Ford’s long game is about selling cars – albeit in a centrally controlled, elitist, digitally “geofenced” futurist city dominated by driverless cars. That city is also hyper-privatized and de-unionized – including privatizing all transit and shifting to private corporate buses and driverless cars. Before Trump there were enough red flags to warrant objection, but now Ford boasts openly of collaborating with Trump.
It started just days after the election, when Ford, along with other car companies, wrote Trump asking for “regulatory relief” from the Obama Administration’s hard-fought clean car regulations. Obama’s rules require cars get 54-miles per gallon by 2025. Ford wants to dial that back in order to sell more gas-guzzling SUVs. This comes after Obama provided Ford with subsidy and ample time to improve fuel economy.
Ford is asking Trump for relief from California’s stronger emissions controls, also to sell more SUVs. This is not just an affront to San Francisco, but to the entire state of California.
Ford is asking Trump to expedite environmental review for its new factories. The rush to build these factories will definitely provide some jobs, although automation will dampen labor’s hope. The loser will be clean air and clean water.
Ford’s top executives praise Trump. Bill Ford, chairman of Ford and great grandson of Henry Ford, boasted of his easy access to Trump stating “When needed, I can always get to him or he calls me.” Ford CEO Mark Fields is enthusiastic about working with Trump.

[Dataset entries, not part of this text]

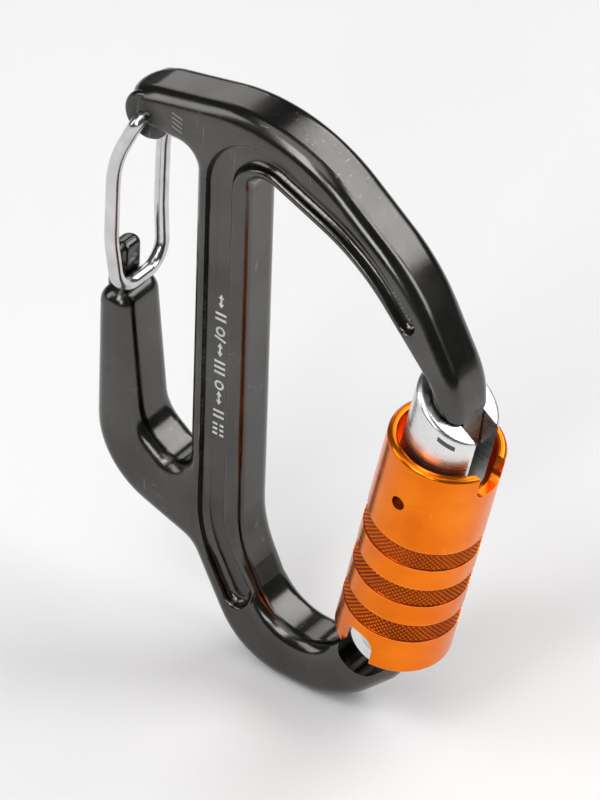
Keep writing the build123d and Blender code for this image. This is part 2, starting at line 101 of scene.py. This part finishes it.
# ---------------------------------------------------------------- material helpers
class Surface:
    """A node material that is built up step by step around one Principled shader."""

    def __init__(self, name, metallic, roughness, colour):
        self.material = bpy.data.materials.new(name)
        self.material.use_nodes = True
        self.nodes = self.material.node_tree.nodes
        self.links = self.material.node_tree.links
        self.shader = self.nodes["Principled BSDF"]
        self.shader.inputs["Metallic"].default_value = metallic
        self.shader.inputs["Roughness"].default_value = roughness
        self.shader.inputs["Base Color"].default_value = (*colour, 1)
        self.place = self.nodes.new("ShaderNodeTexCoord").outputs["Object"]

    def link(self, source, target):
        """Joins an output socket to an input socket."""
        self.links.new(source, target)

    def axes(self, x_axis, y_axis, z_axis, origin=(0, 0, 0)):
        """Object coordinates turned into another frame, for streaks along an axis."""
        offset = self.nodes.new("ShaderNodeVectorMath")
        offset.operation = "SUBTRACT"
        self.link(self.place, offset.inputs[0])
        offset.inputs[1].default_value = origin
        combine = self.nodes.new("ShaderNodeCombineXYZ")
        for index, axis in enumerate((x_axis, y_axis, z_axis)):
            dot = self.nodes.new("ShaderNodeVectorMath")
            dot.operation = "DOT_PRODUCT"
            self.link(offset.outputs[0], dot.inputs[0])
            dot.inputs[1].default_value = axis
            self.link(dot.outputs["Value"], combine.inputs[index])
        return combine.outputs[0]

    def length(self, source):
        """Length of a vector source."""
        node = self.nodes.new("ShaderNodeVectorMath")
        node.operation = "LENGTH"
        self.link(source, node.inputs[0])
        return node.outputs["Value"]

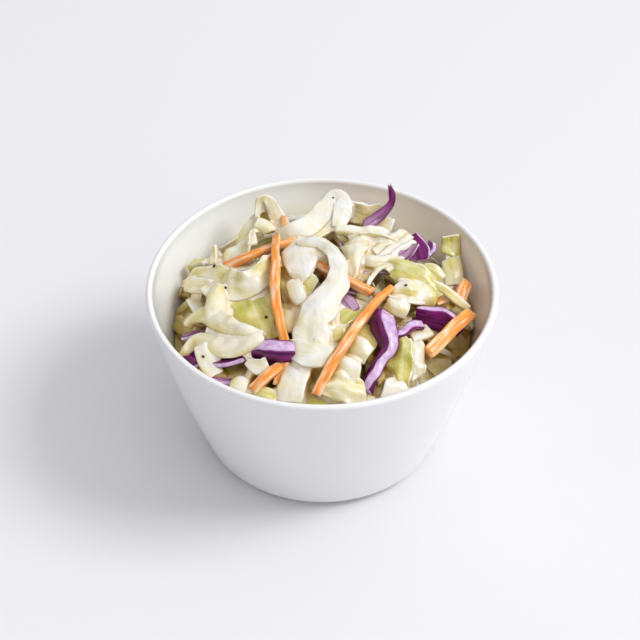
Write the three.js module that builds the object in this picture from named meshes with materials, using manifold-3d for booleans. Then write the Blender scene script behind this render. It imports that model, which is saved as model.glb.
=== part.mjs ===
// Coleslaw in a small white porcelain bowl, in millimetres, +Z up.
// The origin is the centre of the bowl's foot, on the table.
// There are two solids: the bowl, and the heap of slaw in it.
import * as THREE from "three";
import { mergeVertices } from "three/addons/utils/BufferGeometryUtils.js";
import Module from "manifold-3d";

const wasm = await Module();
wasm.setup();

// ---- driving dimensions ----

const RIM_RADIUS = 55; // outside of the rim
const HEIGHT = 61; // table to the top of the rim
const BASE_RADIUS = 33.4; // where the flat foot turns up into the wall
const CORNER_RADIUS = 6.6; // outer turn from the foot to the wall
const BULGE = 1; // how far the wall bellies out at half height
const RIM_WALL = 2.2; // wall thickness just under the lip
const BASE_WALL = 3.2; // wall thickness above the floor
const FLOOR = 4; // thickness of the floor
const INNER_CORNER = 9; // inner turn from the floor to the wall
const FOOT_RADIUS = 29; // inner edge of the foot ring
const FOOT_RECESS = 1; // how far the middle of the base stands off the table
const WALL_TILT = THREE.MathUtils.degToRad(-15); // of the wall's outward normal, below level
const SIDES = 48; // facets round the bowl

const GAP = 0.3; // room between the heap and the bowl
const WALL_LEVEL = 46; // height of the heap at the bowl's wall
const CROWN = 14; // how much higher the heap is at its middle
const HEAP_RADIUS = 50;
const CROWN_POWER = 3; // a higher power makes a flatter top with a steeper edge
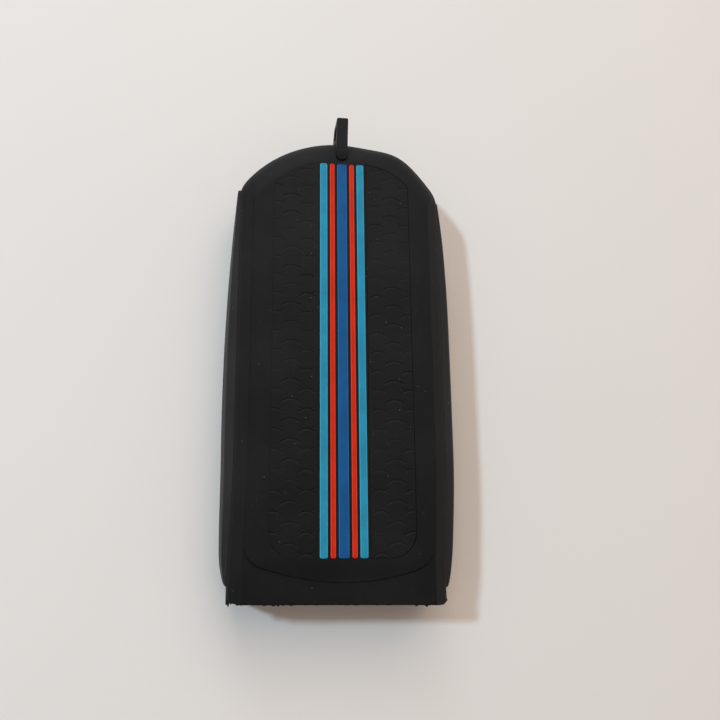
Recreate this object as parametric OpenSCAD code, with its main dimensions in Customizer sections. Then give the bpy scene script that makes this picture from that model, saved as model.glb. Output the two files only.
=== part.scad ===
// Soft sleeve for a key fob: two shells, side grips, ring tab, tread and stripe inlays, four press buttons.
// X runs across, Y from the open mouth to the ring tab, Z from the button face up to the striped back.

/* [Sleeve] */
// Length from the open mouth to the end of the arch
body_l = 92.8; // [88:0.2:104]
// Width across the plain sides, without the grips
shell_w = 41.2; // [39:0.2:43.6]
// Height from the rest rim to the raised back
body_h = 17; // [15.5:0.1:21]
// How much larger the radius of the arch at the ring end is than half the width
arch_over = 3.9; // [2:0.1:8]
// Radius where the arch runs into the sides
corner_r = 6; // [5.5:0.5:8]
// Thickness of the side walls
side_wall = 1.9; // [1.5:0.1:2.3]
// Thickness of the back wall
back_wall = 1.9; // [1.7:0.1:2.4]
// Thickness of the front wall, round the buttons
front_wall = 1.8; // [1.6:0.1:2.4]
// Height of the seam between the two shells
seam_z = 8.5; // [6.5:0.1:10]

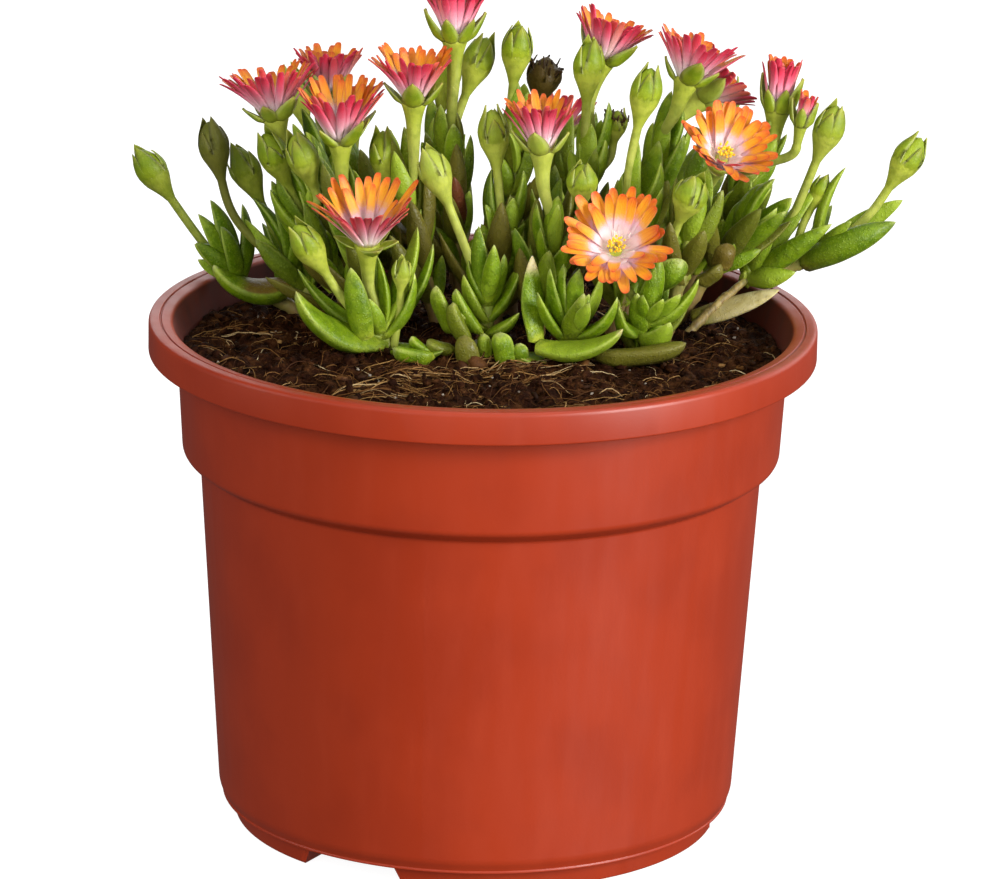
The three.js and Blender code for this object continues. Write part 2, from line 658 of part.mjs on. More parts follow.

Do we do business with collaborators who are antithetical to San Francisco values? No. San Francisco should resist Trump by dumping Ford. Rescind the Ford sponsorship of bike share, ban privatized transit from our streets, protect workers and the environment, and tell Ford to keep its driverless car fantasy parked. If we believe 7,000 bikes are a regional priority, which I do, use MTC’s road fund, and fund transit expansion as well. It is going to be a rough ride, for sure, but we don’t need a ride from Ford.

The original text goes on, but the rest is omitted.